Georg M. Stillger reached Sesriem in the middle of May. Several other expeditions were already there. They intended to cross the Namib with oxen and mules. On 30 May 1909 Stillger set off into the dunes with his camels and helpers. He was fully aware that they were now tackling the toughest part of the expedition.

“We were able to follow the Tsauchab towards west for only about 40 kilometres. Then the way was blocked by a dune rising vertically for more than 200 metres. Up to that point we had negotiated several dunes without too much difficulty. Now it took the camels about eight hours to get to the top of that large dune. If they hadn’t experienced the earlier hardship in the southern Namib and if they hadn’t been familiar with the drifting sand which sinks away under your step, they probably would have failed here. Thus far everybody has been adamant that it is totally out of the question to cross the aforementioned dune belt from this particular spot, but that opinion has now been brilliantly refuted by the perseverance of Mr Stillger and the trained animals. As is generally known, expeditions led by Major Maerker, by Voigts and others did not manage to cross the dune belt. The expanse of the dunes cannot be calculated and they had to climb over another 50 to 60 dunes, though not of the towering height as the one at the start. They barely covered 80 kilometres in seven days characterized by deprivation. In this whole stretch of desert, the sandy part, there was nothing for the camels to feed on and they had to be content with puny helpings of rice. Many skeletons were scattered in the dunes, of gemsbok which had died of thirst or starved to death!”
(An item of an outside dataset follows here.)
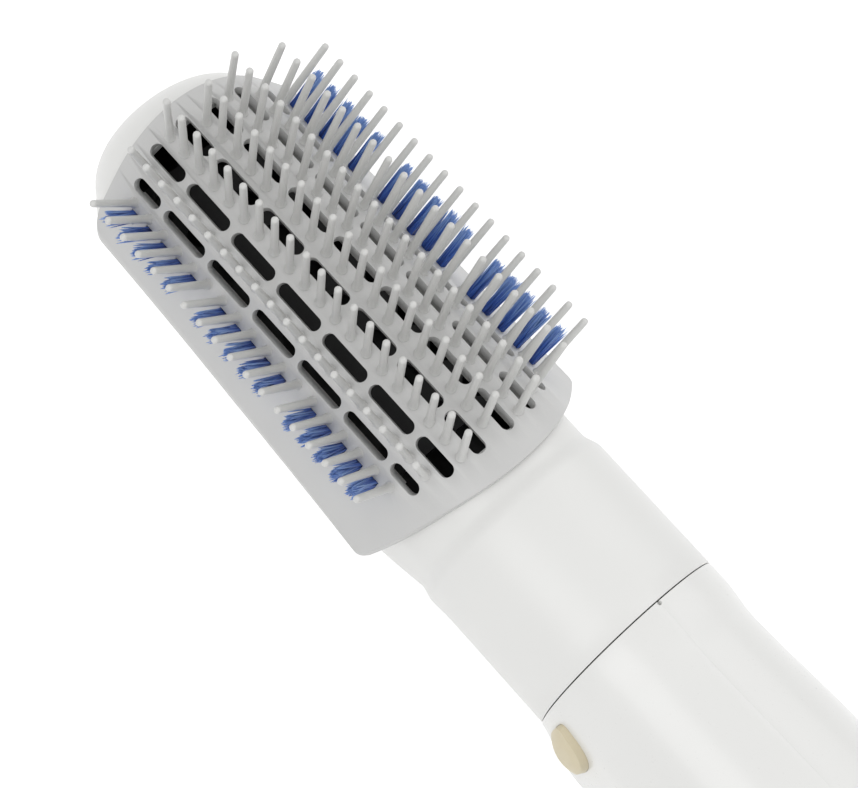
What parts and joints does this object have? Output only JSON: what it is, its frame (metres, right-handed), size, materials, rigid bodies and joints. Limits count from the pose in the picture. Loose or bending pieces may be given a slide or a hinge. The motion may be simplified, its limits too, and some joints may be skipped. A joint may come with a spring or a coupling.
{
  "type": "hot air styler",
  "caption": "Hot air styler with a plug-on brush head: an arched face with pin rows, air slots and bristle tufts, and a two-shell handle.",
  "frame": {"origin": "centre of the resting face under the middle of the length", "axes": "+X runs along the styler from the brush tip to the cord inlet, +Z is out of the brush face along the middle pins, +Y is the right-hand side seen from the pins with the tip away"},
  "size_m": [0.322, 0.0656, 0.0739],
  "materials": {
    "light_grey_plastic": "fine satin",
    "white_plastic": "satin gloss",
    "beige_plastic": "satin",
    "blue_bristle": "nylon strands",
    "white_abs": "moulded",
    "dark_heat_plastic": "glass filled",
    "mica": "layered sheet",
    "heater_alloy": "drawn wire",
    "spring_steel": "drawn wire",
    "zinc_plated_steel": "plated",
    "board_laminate": "paper laminate",
    "brass": "bare",
    "lead_insulation": "soft"
  },
  "bodies": {
    "handle": {"button_spring": "spring_steel", "handle_shell_left": "white_plastic", "handle_shell_right": "white_plastic", "outlet_spigot": "dark_heat_plastic", "outlet_grille": "dark_heat_plastic", "heater_sleeve": "mica", "mica_cross": "mica", "heater_winding": "heater_alloy", "thermostat": "brass", "thermal_fuse": "zinc_plated_steel", "motor": "zinc_plated_steel", "motor_mount": "dark_heat_plastic", "switch_body": "dark_heat_plastic", "circuit_board": "board_laminate", "board_parts": "dark_heat_plastic", "tail_cap": "white_plastic", "intake_filter": "zinc_plated_steel", "supply_leads": "lead_insulation", "handle_screws": "zinc_plated_steel"},
    "brush_head": {"brush_cover": "light_grey_plastic", "brush_body": "white_plastic", "air_baffle": "dark_heat_plastic", "pin_row_1": "light_grey_plastic", "pin_row_2": "light_grey_plastic", "pin_row_3": "light_grey_plastic", "pin_row_4": "light_grey_plastic", "pin_row_5": "light_grey_plastic", "pin_row_6": "light_grey_plastic", "pin_row_7": "light_grey_plastic", "bristle_strip_left": "blue_bristle", "bristle_strip_right": "blue_bristle"},
    "release_button": {"release_button": "beige_plastic"},
    "power_switch": {"power_switch_knob": "beige_plastic"},
    "fan": {"motor_shaft": "spring_steel", "fan_impeller": "white_abs"},
    "cord_inlet": {"cord_inlet": "white_abs", "inlet_ring": "white_abs"}
  },
  "joints": [
    {"name": "head_slide", "type": "slide", "parent": "handle", "child": "brush_head", "axis": [-1, 0, 0], "range_m": [0, 0.03]},
    {"name": "release_button_press", "type": "slide", "parent": "handle", "child": "release_button", "axis": [0, 1, 0], "range_m": [0, 0.0015], "stiffness_N_per_m": 600, "springref_m": -0.003, "deforming": ["button_spring"]},
    {"name": "power_switch_slide", "type": "slide", "parent": "handle", "child": "power_switch", "axis": [1, 0, 0], "range_m": [0, 0.006]},
    {"name": "fan_turn", "type": "hinge", "parent": "handle", "child": "fan", "pos_m": [0.124, 0, 0.03], "axis": [1, 0, 0], "continuous": true},
    {"name": "cord_inlet_turn", "type": "hinge", "parent": "handle", "child": "cord_inlet", "pos_m": [0.156, 0, 0.03], "axis": [1, 0, 0], "continuous": true}
  ]
}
Stillger had planned to use camels on his expedition for good reason. The even-toed ungulates have roamed the deserts of Asia and Africa for thousands of years and over the ages adapted to the inhospitable conditions: the heat, large fluctuations in temperature, sandstorms, scarcity of food and water. Camels are protected from overheating and water loss by their shape and special body functions, and they have their own internal energy and water storage system. The body temperature of camels is more variable than that of most other mammals and can fluctuate by six to eight degrees, which considerably reduces sweating. Camels survive a water loss of 120 litres, some 40 percent of their body weight, without coming to harm. They can go without drinking any water for up to two weeks. Dromedaries, the camels with a single hump, were used as draft animals in German South West Africa.  

The humps are a reservoir of fatty tissue. When metabolized the tissue becomes a source of energy which can sustain the camel for up to one month. The thick wide pads on their feet spread out on the ground to keep the camel steady and prevent it from sinking into the sand. Two nose flaps allow camels to open and close their slit-shaped nostrils at will to protect them against inhaling sand. All these physical characteristics of a camel contributed to the success of Stillger’s expedition. 
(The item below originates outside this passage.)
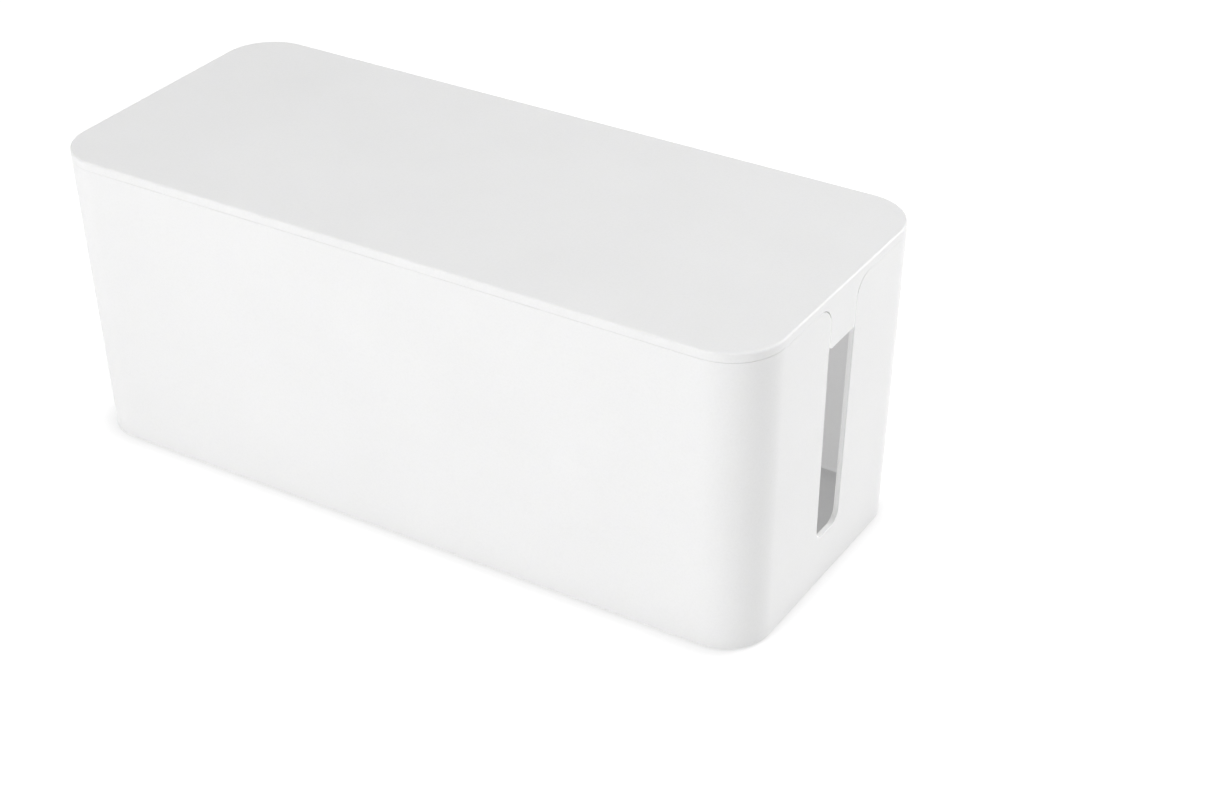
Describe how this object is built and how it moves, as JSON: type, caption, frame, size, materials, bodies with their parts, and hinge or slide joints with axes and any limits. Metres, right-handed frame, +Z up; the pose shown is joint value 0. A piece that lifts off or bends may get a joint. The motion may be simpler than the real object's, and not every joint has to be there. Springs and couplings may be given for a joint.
{
  "type": "cable management box",
  "caption": "Tall moulded box that hides a power strip: leaning walls, rounded corners, a cable slot in each end, a flush lift-off lid whose tongues close the slots, and rubber feet.",
  "frame": {"origin": "on the surface that the box stands on, under the middle of the box", "axes": "+X along the length towards one slotted end, +Y from front to rear across the width, +Z up"},
  "size_m": [0.32, 0.135, 0.1311],
  "materials": {
    "body_plastic": "white moulded plastic, fine satin texture outside",
    "lid_plastic": "white moulded plastic, fine satin texture on top, polished edge",
    "foot_rubber": "grey matte anti-slip rubber"
  },
  "bodies": {
    "box": {"box_body": "body_plastic", "foot_front_left": "foot_rubber", "foot_front_right": "foot_rubber", "foot_rear_left": "foot_rubber", "foot_rear_right": "foot_rubber"},
    "lid": {"lid": "lid_plastic"}
  },
  "joints": [
    {"name": "lid_lift", "type": "slide", "parent": "box", "child": "lid", "axis": [0, 0, 1], "range_m": [0, 0.15]}
  ]
}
“On the sixth day (June 6th), after crossing nothing but sand dunes, the expedition reached the sea at Hollam Birds’ Island (24.5 parallel degree). There they considered whether they should continue to Sandwich Harbour or to Lüderitzbucht. Mr Stillger decided to head for the latter. Turning back to their starting point would have been unthinkable. For four days they moved south along the coast. In places where the dunes push far into the sea they had to wade through water which reached up to their chests even at low tide. This was extremely dangerous and Mr Stillger once escaped certain death when a mass of sand collapsed only after he had passed it. Had this happened any earlier it would have been his end because the flood was coming in and there was no way back. At the Oster Cliffs, which are probably around 35 kilometres north of Spencer Bay, the coast starts to form a proper beach to walk on. The way from Spencer Bay to Lüderitzbucht, where Mr Stillger arrived on 11 June, is already known. The first waterhole is south of Spencer Bay.”

Stillger’s expedition from Bethanien to Lüderitzbucht took six weeks and covered some 700 kilometres in total. He attributed his success to good planning and preparation, the careful selection of camels and the company of reliable local helpers.